If you’re translating blueprints in DWG format, brochures and catalogs that will then be published, or presentations with complex graphics, diagrams, and animations, we don’t suggest trying to save money on desktop publishing. Otherwise formatting problems and the difference in line length from language to language will probably result in an unreadable text with untranslated images, charts cut in half, weird shapes instead of letters (this can happen if the source font isn’t appropriate for the target language), and stuck-together lines. You’ll end up having to spend a lot of time fixing problems yourself (which might not even be possible in complex formats) or paying someone else to do it. Best-case scenario, it’ll just be ugly. Worst-case scenario, a few uncaught mistakes will lead to portions of the text remaining untranslated or hidden from the reader.
Localization testing involves checking a translation after it’s been incorporated into a Web resource or game/app interface. When working with these kinds of materials, the translator usually only sees lines of text, and sometimes these lines can be chopped up or out of order. During the translation and editing phases, it’s often impossible to tell what a given word is supposed to refer to. The client can always give the provider access to the website or app during localization, but these resources are often still in development. Since the translator has no context for the text, mistakes can crop up.
For example, a game localizer might have a string (a single line of text) that just says "turns left". Without knowing what exactly is happening in the game at this particular moment, they’ll probably try to submit a question. But if the client doesn’t respond before the project’s deadline is up or the translator falls into the trap of thinking they know the answer (let’s say it’s a racing game), they might assume the text refers to a racer turning left, and the name of the racer will appear before it (e.g. "Bruce turns left").
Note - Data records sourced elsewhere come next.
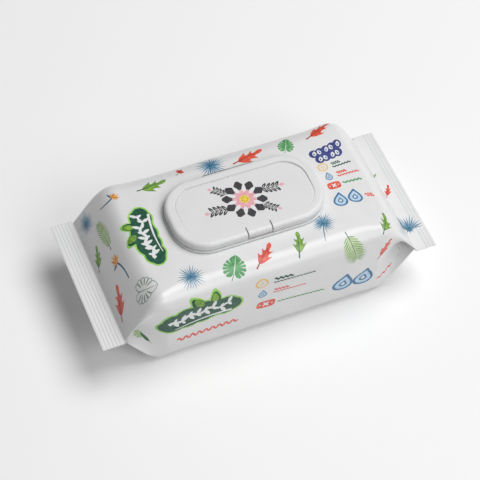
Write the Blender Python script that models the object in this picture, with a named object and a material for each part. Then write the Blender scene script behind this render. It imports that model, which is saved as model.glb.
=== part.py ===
"""Pack of wet wipes: a film wrap with crimped ends, a hinged plastic lid and the wipes inside."""

import math

import bmesh
import bpy
from mathutils import Vector

MM = 0.001

# Clearance between two pieces that touch on the real pack, in mm like every size below
GAP = 0.3

# Block of wipes, and the run of film from its end to the seal line
STACK_HALF_X = 74.0
END_RUN = 26.0

# Film wrap
SEAL_HALF_Y = 49.2
SEAL_Z = 33.0
BODY_HALF_Y = 49.7
SIDE_BULGE = 0.8
BODY_HEIGHT = 64.6
FILM = 0.4
TOP_CORNER = 13.0
BOTTOM_CORNER = 8.0

# Ends of the wrap, where the film falls to the seal. A tuck is how far short of the block's end
# the slope would meet the flat film
TOP_TUCK = 7.0
TOP_CROWN_TUCK = 10.0
TOP_SOFT = 8.0
BOTTOM_TUCK = 6.0
BOTTOM_CROWN_TUCK = 9.5
BOTTOM_SOFT = 6.0
WIDTH_RUN = 30.0
CORNER_RUN = 44.0
GUSSET_DEPTH = 19.0
GUSSET_RUN = 28.0
GUSSET_POWER = 1.15
EDGE_REACH_AT_SEAL = 2.0
FOLD_REACH_AT_SEAL = 2.0
FOLD_REACH_IN_BODY = 10.0
CAVITY_START = 2.4

# Crimped fins beyond the seal lines
FIN_LENGTH = 14.7
LEFT_PLAIN = 1.5
LEFT_RIBS = 6
RIGHT_PLAIN = 7.5
RIGHT_RIBS = 3
RIB_LIFT = 0.3

# Back seam folded flat under the pack
SEAM_HALF_Y = 6.0
SEAM_GROOVE = 1.6
SEAM_LIFT = 0.35

# Lid position and outline
LID_X = -1.5
LID_Y = 2.4
LID_HALF_X = 51.0
LID_HALF_Y = 26.4
LID_CORNER = 21.6

# Opening cut in the film under the lid
MOUTH_HALF_X = 29.0
MOUTH_HALF_Y = 12.0

# Lid frame, bonded to the film
FLANGE = 1.1
FLANGE_MARGIN = 1.0
FLANGE_CHAMFER = 0.35
WINDOW_HALF_X = 36.0
WINDOW_HALF_Y = 16.6
WINDOW_CORNER = 12.6
RIM_WALL = 1.1
RIM_HEIGHT = 2.9
LAND_HALF_X = 17.6
LAND_HEIGHT = 2.0
LAND_WALL = 1.4
CATCH_HALF_X = 4.5
CATCH_HEIGHT = 1.9
CATCH_WALL = 1.1

# Lid cover
COVER_HEIGHT = 5.6
COVER_WALL = 1.1
SKIRT_GAP = 0.35
COVER_EDGE = 2.6
COVER_RIM = 3.6
PANEL_STEP = 0.6
PANEL_SLANT = 0.3
PANEL_LIP = 0.02
PANEL_GROOVE = 0.5
GROOVE_FLOOR = 0.4
GROOVE_SLANT = 0.3
PLUG_WALL = 0.9
PLUG_GAP = 0.4
PLUG_REACH = 1.4
HINGE_NOTCH = 0.7
HINGE_SIDE_GAP = 0.5
BAR_DEPTH = 1.9
TAB_HALF_X = 7.9
TAB_LENGTH = 6.0
SLIT = 0.6
TAB_LIFT = 1.3
HOOK_WALL = 0.7
HOOK_HEIGHT = 1.0

# Wipes
STACK_TOP_END = 10.0
STACK_BOTTOM_END = 14.0
STACK_PLAN_CORNER = 7.0
WIPE_SIDE_MARGIN = 12.2
WIPE_END_MARGIN = 24.0
WIPE_PACKET = 1.0
TUFT_HALF_X = 21.0
TUFT_HALF_Y = 7.5
TUFT_HEIGHT = 2.6
TUFT_THICKER = 0.2

# Smoothness
CORNER_STEPS = 9
TOP_STEPS = 4
ARC_STEPS = 5

SEAL_HALF_X = STACK_HALF_X + END_RUN
FLANGE_BOTTOM = BODY_HEIGHT + GAP
FLANGE_TOP = FLANGE_BOTTOM + FLANGE
COVER_BOTTOM = FLANGE_TOP + SKIRT_GAP
COVER_TOP = FLANGE_TOP + COVER_HEIGHT
COVER_BACK = LID_Y + LID_HALF_Y
COVER_FRONT = LID_Y - LID_HALF_Y
HINGE_Y = COVER_BACK - HINGE_NOTCH
HINGE_Z = FLANGE_TOP + LAND_HEIGHT + 0.5 * GAP


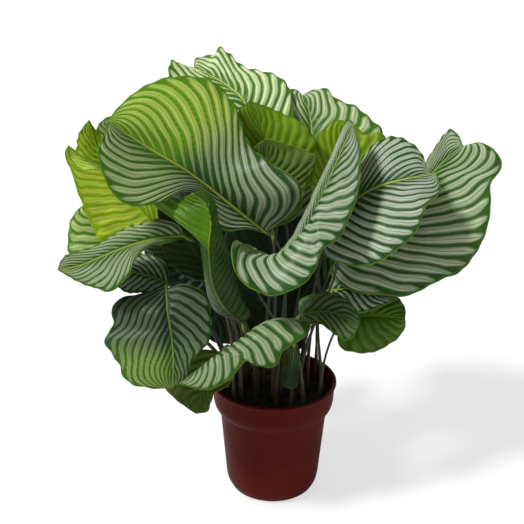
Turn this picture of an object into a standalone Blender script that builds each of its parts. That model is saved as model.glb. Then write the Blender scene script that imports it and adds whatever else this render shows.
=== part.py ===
"""Potted calathea: striped leaves on long stalks, in a plastic nursery pot filled with soil.

Metres, +Z up. The origin is the centre of the pot's base, and the pot stands on Z = 0.
The front of the plant faces -Y. Leaf outlines are given in millimetres.
"""
import math

import bmesh
import bpy
from mathutils import Vector

MM = 0.001

# ---- driving dimensions (metres) ----
POT_HEIGHT = 0.166
RIM_RADIUS = 0.0865
COLLAR_RADIUS = 0.0830
COLLAR_DEPTH = 0.043
BODY_TOP_RADIUS = 0.0735
KNEE_RADIUS = 0.0645
KNEE_HEIGHT = 0.024
FOOT_RADIUS = 0.0530
WALL = 0.0020
BASE_THICKNESS = 0.0025
SOIL_LEVEL = 0.142
SOIL_CROWN = 0.003
GAP = 0.0003
BLADE_THICKNESS = 0.0010

POT_STEPS = 48
DRAIN_HOLES = 6
DRAIN_HOLE_RADIUS = 0.0045
DRAIN_CIRCLE_RADIUS = 0.034
NOTCH_ANGLES = (195, 15)
NOTCH_RADIUS = 0.056
NOTCH_WIDTH = 0.024
NOTCH_HEIGHT = 0.013

# ---- how finely the leaves and stalks are made ----
BLADE_ROWS = 12
BLADE_COLUMNS = 3
STALK_POINTS = 9
STALK_ROOT_RADIUS = 4.2
STALK_RADIUS = 2.0
PULVINUS_RADIUS = 2.8
STALK_CLEARANCE = 2.6
ROOT_CLEARANCE = 1.0

# ---- colours: (red, green, blue), roughness ----
TERRACOTTA = ((0.110, 0.026, 0.014), 0.42)
SOIL_BROWN = ((0.018, 0.013, 0.010), 0.95)
LEAF_GREEN = ((0.085, 0.190, 0.050), 0.40)
STALK_GREEN = ((0.140, 0.160, 0.050), 0.50)
DRY_BEIGE = ((0.300, 0.240, 0.190), 0.80)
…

So the string gets translated into French as "tourne à gauche". However, instead of a racer’s name, the string will actually be preceded by a number, since the text actually refers to how many turns are left in a mini-game.
Localization testing helps fix problems like these before the game, app, or website is released in a foreign market.
Audio sync involves syncing up a translated audio track with the original audio and video. This is a separate kind of work that isn’t included in translation, but focuses on voice over audio and phrase length. It can only be done one language at a time. Sometimes when preparing a voice over it may even be necessary to deviate from the original text and remove certain words from the translation so the actor can synchronize a line with the existing video and audio.
Without audio sync, the voice actor will not be able to sync their speech up with the original actor’s mouth movements and gestures, and they may even end up describing things that are no longer on the screen. In the end, the audio won’t match up with the video, or the speed of the voice track will be changed significantly.
We hope these tips will help you save money on localization and stay on-budget without sacrificing the quality of your translation or your reputation. However, translation projects can often lead to unforeseen expenses — or hidden opportunities to save money. To avoid having to redo everything from scratch while still saving money and time, we recommend contacting companies with a good reputation and going over your project in detail with them well ahead of time.